9. The vertical separator system according to claim 7,

a) further including an adjustable air bladder positioned within the vertical separator tube;

b) further including an airflow sensor position at the lower section of the vertical separator tube; and,

c) wherein the control mechanism selectively adjusts air pressure within the adjustable air bladder based upon data from the airflow sensor.

10. The vertical separator system according to claim 9:

a) further including a remotely controlled bleed valve selectively communicating ambient air into the upper section of the vertical separator tube; and,

b) wherein the control mechanism selectively adjusts the remotely controlled bleed valve based upon data from the airflow sensor.

11. A vertical separator system comprising:

a) a vertical separator mechanism having, a vertical separator tube consisting of an upper section, a middle section, and a lower section, and a fan proximate to the upper section for selectively creating an airflow within the separator tube through an open end at the lower section;

b) a feed mechanism for depositing material into the middle section of the vertical separator tube;

c) a remotely controlled bleed valve selectively communicating ambient air into the upper section of the vertical separator tube;

d) an airflow sensor positioned at the lower section of the vertical separator; and,

e) a control mechanism which, 1) establishes an initial speed for the fan, and, 2) based upon data from the airflow sensor, selectively adjusts the remotely controlled bleed valve.
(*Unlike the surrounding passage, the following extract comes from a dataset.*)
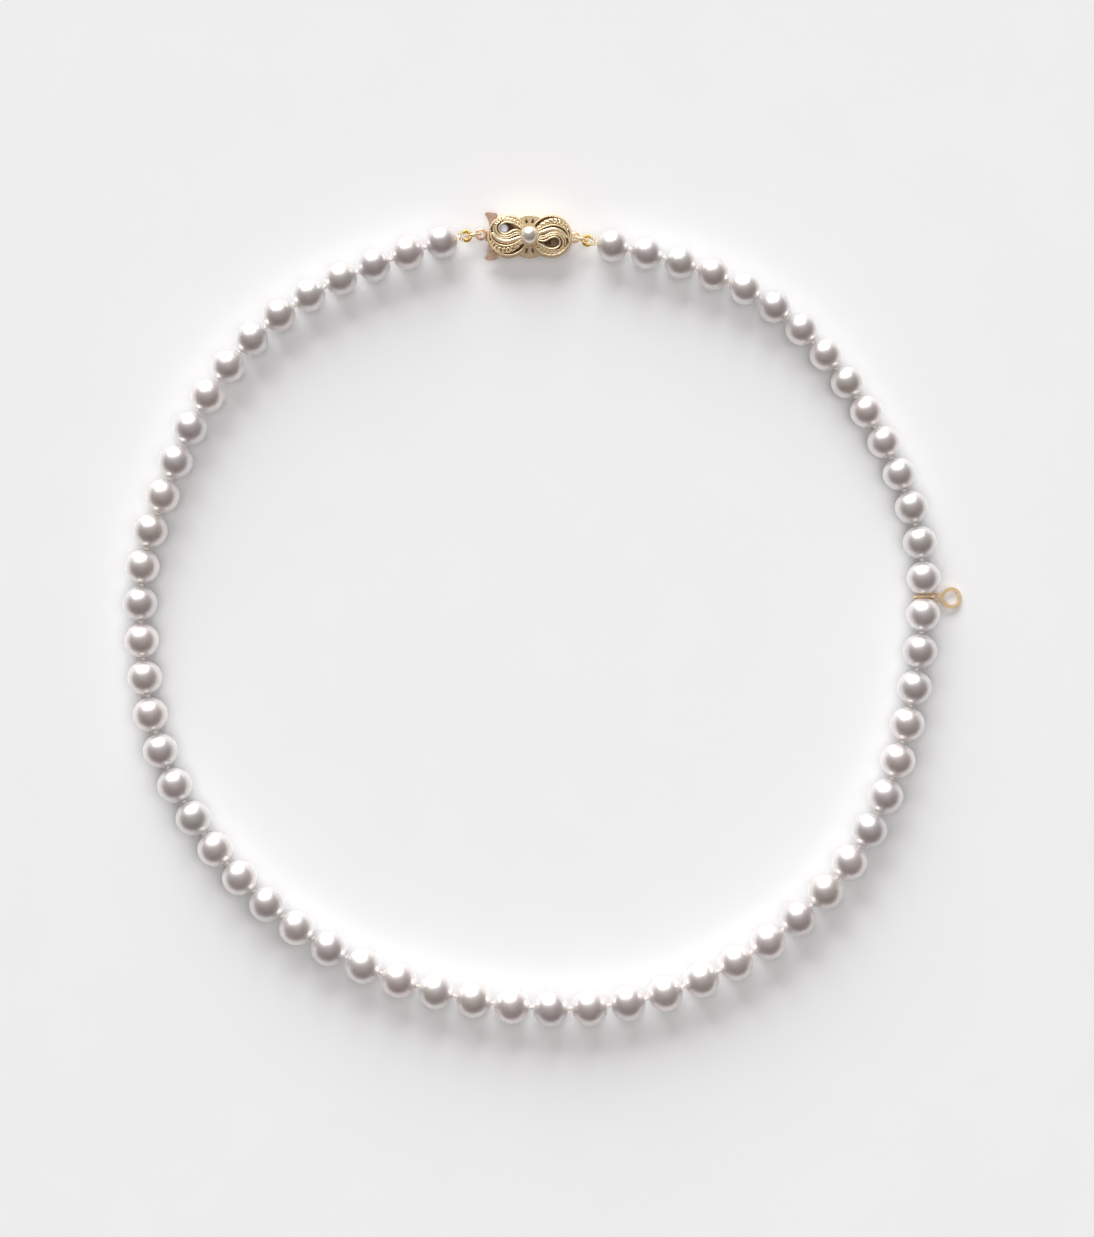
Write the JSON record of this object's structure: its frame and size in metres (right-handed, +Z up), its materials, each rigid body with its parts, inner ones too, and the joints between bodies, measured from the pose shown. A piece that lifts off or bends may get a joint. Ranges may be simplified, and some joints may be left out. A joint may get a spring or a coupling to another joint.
{
  "type": "pearl necklace",
  "caption": "Closed loop of round white pearls knotted on silk, with a pierced gold bow clasp set with a small pearl and a gold teardrop charm.",
  "frame": {"origin": "middle of the necklace's outline, on the surface that it lies on", "axes": "+Z up from that surface, +Y from the front of the necklace towards its clasp, +X across it towards the charm"},
  "size_m": [0.1564, 0.1518, 0.0068],
  "materials": {
    "pearl": "lustrous nacre, white with a faint rose overtone",
    "silk": "twisted silk cord",
    "clasp_gold": "polished pale yellow gold",
    "gimp_gold": "bright coiled gold wire",
    "tongue_gold": "polished rose gold"
  },
  "bodies": {
    "clasp_box": {"clasp_back_plate": "clasp_gold", "clasp_wall": "clasp_gold", "clasp_keeper": "clasp_gold", "clasp_top_plate": "clasp_gold", "clasp_left_lobe": "clasp_gold", "clasp_right_lobe": "clasp_gold", "clasp_pearl_setting": "clasp_gold", "clasp_pearl": "pearl", "clasp_box_ring": "clasp_gold"},
    "right_link": {"right_jump_ring": "clasp_gold"},
    "strand_01": {"pearls_01": "pearl", "silk_01": "silk", "right_gimp": "gimp_gold"},
    "strand_02": {"pearls_02": "pearl", "silk_02": "silk"},
    "strand_03": {"pearls_03": "pearl", "silk_03": "silk"},
    "strand_04": {"pearls_04": "pearl", "silk_04": "silk"},
    "strand_05": {"pearls_05": "pearl", "silk_05": "silk"},
    "strand_06": {"pearls_06": "pearl", "silk_06": "silk"},
    "strand_07": {"pearls_07": "pearl", "silk_07": "silk"},
    "strand_08": {"pearls_08": "pearl", "silk_08": "silk"},
    "strand_09": {"pearls_09": "pearl", "silk_09": "silk"},
    "strand_10": {"pearls_10": "pearl", "silk_10": "silk"},
    "strand_11": {"pearls_11": "pearl", "silk_11": "silk"},
    "strand_12": {"pearls_12": "pearl", "silk_12": "silk"},
    "strand_13": {"pearls_13": "pearl", "silk_13": "silk"},
    "strand_14": {"pearls_14": "pearl", "silk_14": "silk"},
    "strand_15": {"pearls_15": "pearl", "silk_15": "silk"},
    "strand_16": {"pearls_16": "pearl", "silk_16": "silk", "left_gimp": "gimp_gold"},
    "left_link": {"left_jump_ring": "clasp_gold"},
    "tongue": {"tongue_leaf": "tongue_gold", "tongue_ring": "tongue_gold"},
    "spring_leaf_body": {"spring_leaf": "tongue_gold"},
    "bail": {"charm_bail": "clasp_gold"},
    "charm": {"charm_ring": "clasp_gold", "charm_drop": "clasp_gold"}
  },
  "joints": [
    {"name": "strand_open", "type": "hinge", "parent": "clasp_box", "child": "strand_01", "pos_m": [0.00834, 0.0706, 0.0026], "axis": [0, 0, 1], "range_deg": [0, 3.7]},
    {"name": "open_02", "type": "hinge", "parent": "strand_01", "child": "strand_02", "pos_m": [0.03475, 0.06308, 0.00301], "axis": [0, 0, 1], "range_deg": [0, 3.7]},
    {"name": "open_03", "type": "hinge", "parent": "strand_02", "child": "strand_03", "pos_m": [0.05474, 0.04679, 0.00301], "axis": [0, 0, 1], "range_deg": [0, 3.7]},
    {"name": "strand_lift", "type": "hinge", "parent": "strand_03", "child": "strand_04", "pos_m": [0.06764, 0.02405, 0.00307], "axis": [-0.9999, 0.0156, 0.0007], "range_deg": [0, 25]},
    {"name": "lift_05", "type": "hinge", "parent": "strand_04", "child": "strand_05", "pos_m": [0.07067, -0.0025, 0.00317], "axis": [-0.9999, 0.0138, 0.0003], "range_deg": [0, 25]},
    {"name": "lift_06", "type": "hinge", "parent": "strand_05", "child": "strand_06", "pos_m": [0.06514, -0.02967, 0.00327], "axis": [-0.9999, 0.0141, -0.0001], "range_deg": [0, 25]},
    {"name": "open_07", "type": "hinge", "parent": "strand_06", "child": "strand_07", "pos_m": [0.05023, -0.05338, 0.00331], "axis": [0, 0, 1], "range_deg": [0, 3.7]},
    {"name": "open_08", "type": "hinge", "parent": "strand_07", "child": "strand_08", "pos_m": [0.02625, -0.06863, 0.00335], "axis": [0, 0, 1], "range_deg": [0, 3.7]},
    {"name": "open_09", "type": "hinge", "parent": "strand_08", "child": "strand_09", "pos_m": [-0.00221, -0.07246, 0.00338], "axis": [0, 0, 1], "range_deg": [0, 5.29]},
    {"name": "open_10", "type": "hinge", "parent": "strand_09", "child": "strand_10", "pos_m": [-0.03027, -0.06608, 0.00334], "axis": [0, 0, 1], "range_deg": [0, 6.88]},
    {"name": "open_11", "type": "hinge", "parent": "strand_10", "child": "strand_11", "pos_m": [-0.05411, -0.05075, 0.0033], "axis": [0, 0, 1], "range_deg": [0, 6.88]},
    {"name": "lift_12", "type": "hinge", "parent": "strand_11", "child": "strand_12", "pos_m": [-0.07014, -0.02777, 0.00326], "axis": [-0.9999, 0.0141, -0.0001], "range_deg": [-25, 0]},
    {"name": "lift_13", "type": "hinge", "parent": "strand_12", "child": "strand_13", "pos_m": [-0.07498, -0.00049, 0.00321], "axis": [-0.9999, 0.0138, 0.0003], "range_deg": [-25, 0]},
    {"name": "lift_14", "type": "hinge", "parent": "strand_13", "child": "strand_14", "pos_m": [-0.06966, 0.02619, 0.00317], "axis": [-0.9999, 0.0156, 0.0007], "range_deg": [-25, 0]},
    {"name": "open_15", "type": "hinge", "parent": "strand_14", "child": "strand_15", "pos_m": [-0.05658, 0.04984, 0.00313], "axis": [0, 0, 1], "range_deg": [0, 10.58]},
    {"name": "open_16", "type": "hinge", "parent": "strand_15", "child": "strand_16", "pos_m": [-0.03461, 0.06482, 0.00309], "axis": [0, 0, 1], "range_deg": [0, 10.58]},
    {"name": "left_link_turn", "type": "hinge", "parent": "strand_16", "child": "left_link", "pos_m": [-0.01432, 0.07144, 0.0026], "axis": [0, 0, 1], "range_deg": [-29.36, 0]},
    {"name": "tongue_turn", "type": "hinge", "parent": "left_link", "child": "tongue", "pos_m": [-0.01172, 0.0718, 0.0015], "axis": [0, 0, 1], "range_deg": [-29.36, 0]},
    {"name": "spring_press", "type": "hinge", "parent": "tongue", "child": "spring_leaf_body", "pos_m": [-0.00055, 0.07142, 0.00208], "axis": [0, -1, 0], "range_deg": [0, 2.6], "stiffness_Nm_per_rad": 0.004},
    {"name": "right_link_spin", "type": "hinge", "parent": "clasp_box", "child": "right_link", "pos_m": [0.00718, 0.07089, 0.0021], "axis": [-0.2473, -0.9689, 0], "continuous": true},
    {"name": "bail_swing", "type": "hinge", "parent": "strand_04", "child": "bail", "pos_m": [0.07105, 0.0043, 0.00315], "axis": [-0.0062, -1, 0], "range_deg": [0, 200]},
    {"name": "charm_swing", "type": "hinge", "parent": "bail", "child": "charm", "pos_m": [0.07274, 0.004, 0.00135], "axis": [0, 0, 1], "range_deg": [-25, 30]}
  ],
  "couplings": [
    {"joint": "open_02", "follows": "strand_open", "ratio": 1},
    {"joint": "open_03", "follows": "strand_open", "ratio": 1},
    {"joint": "lift_05", "follows": "strand_lift", "ratio": 1},
    {"joint": "lift_06", "follows": "strand_lift", "ratio": 1},
    {"joint": "open_07", "follows": "strand_open", "ratio": 1},
    {"joint": "open_08", "follows": "strand_open", "ratio": 1},
    {"joint": "open_09", "follows": "strand_open", "ratio": 1.43},
    {"joint": "open_10", "follows": "strand_open", "ratio": 1.86},
    {"joint": "open_11", "follows": "strand_open", "ratio": 1.86},
    {"joint": "lift_12", "follows": "strand_lift", "ratio": -1},
    {"joint": "lift_13", "follows": "strand_lift", "ratio": -1},
    {"joint": "lift_14", "follows": "strand_lift", "ratio": -1},
    {"joint": "open_15", "follows": "strand_open", "ratio": 2.86},
    {"joint": "open_16", "follows": "strand_open", "ratio": 2.86},
    {"joint": "left_link_turn", "follows": "strand_open", "ratio": -7.935},
    {"joint": "tongue_turn", "follows": "strand_open", "ratio": -7.935}
  ]
}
12. The vertical separator system according to claim 11,

a) further including an adjustable air bladder positioned within the vertical separator tube; and,

b) wherein the control mechanism, selectively adjusts the adjustable air bladder based upon data from the airflow.

13. The vertical separator system according to claim 11,

a) further including a mass sensor positioned at the upper section of the vertical separator tube; and,

b) wherein the control mechanism selectively adjusts the feed mechanism based upon data from the mass sensor to obtain a desired mass within the upper section of the vertical separator tube.